到半夜时,她的嗓子口又干又疼,撑着沉重的脑袋起床倒水时,江菲迷迷糊糊问她:“怎么了?”
“可能傍晚吹了风,好像有点感冒。”
江菲听了,摸了摸她额头,从床头柜的抽屉里抓了一板铝塑包装的药递给她,“有点烧,吃一粒感冒药吧!”
水凝烟接过,一瞧药名,郁闷了,“这是吃拉肚子的吧?”
江菲仔细看了看,笑了起来,“没关系,都是消炎的,吃不死人。
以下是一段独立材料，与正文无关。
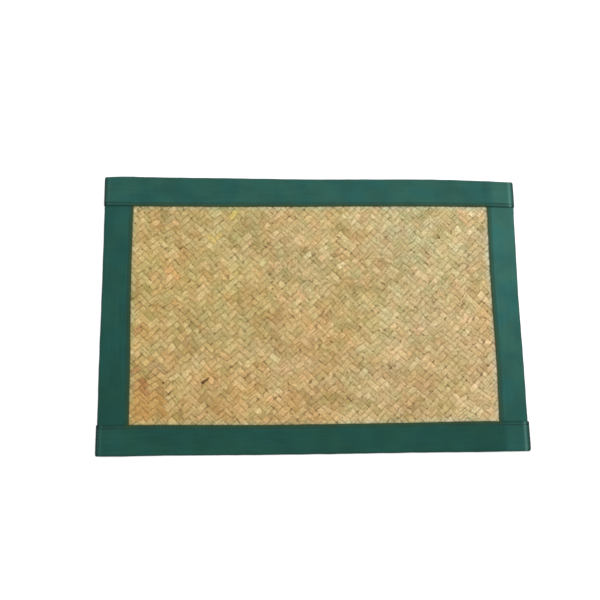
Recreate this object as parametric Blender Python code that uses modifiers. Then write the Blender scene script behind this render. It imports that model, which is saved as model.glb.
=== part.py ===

”
水凝烟无语。
虽是这样说,江菲还是翻身坐起,再在抽屉里乱翻了一阵,才算找出了感冒药,一看生产日期,已经过期了,顿时泄气,一边披了外套走出房间,一边骂她:“我怎么就遇到你这个笨蛋?本就长得和林黛玉一样,还不知道自己注意些,没事跑风口里干什么了?”
水凝烟装没听见,窝在被子里继续睡着;等再次被江菲叫醒时,一碗才煮好的生姜红糖茶已经递到了跟前。
第二天水凝烟请了假,江菲本来要送她去医院挂水,可水凝烟觉得吃两颗药休息一两天就行,犯不着去医院,水妈妈更是偏执地认为大城市的医生以治病“宰人”当作了第一要务,在家养着就行。
江菲拗不过,帮水凝烟买了药,便忙起自己的事。
傍晚时候,江菲穿一套宝蓝色的裙子,挽着发,打扮得靓丽照人,袅袅娜娜地开了她那辆才洗过的破普桑去见林茗了。
一切都该恢复正常了吧?
只除了,水凝烟还是没有一个足以安慰水妈妈的好女婿。
十楼的阳台,竹制的摇椅上,水凝烟盖了一条薄毯子,失神地望着窗外。
在夕阳余晖中,晚霞维持着最后的灿烂,将远方的房屋和道路也映得金黄一片,似乎和天际的霞辉融到了一处。
很美好的景色。
水妈妈正一边做着晚饭一边哼着不知哪一年的老歌,并没有把女儿这点小感冒放在心上。
算一算,她最近的身体恢复得还不错。
也许,明天该把实情告诉她了吧?
交锋(一)
只要注意些措辞,别让她认为女儿已经没人要了,应该不会有大问题吧?
头还有些疼,但更疼的仿佛是心口的某处。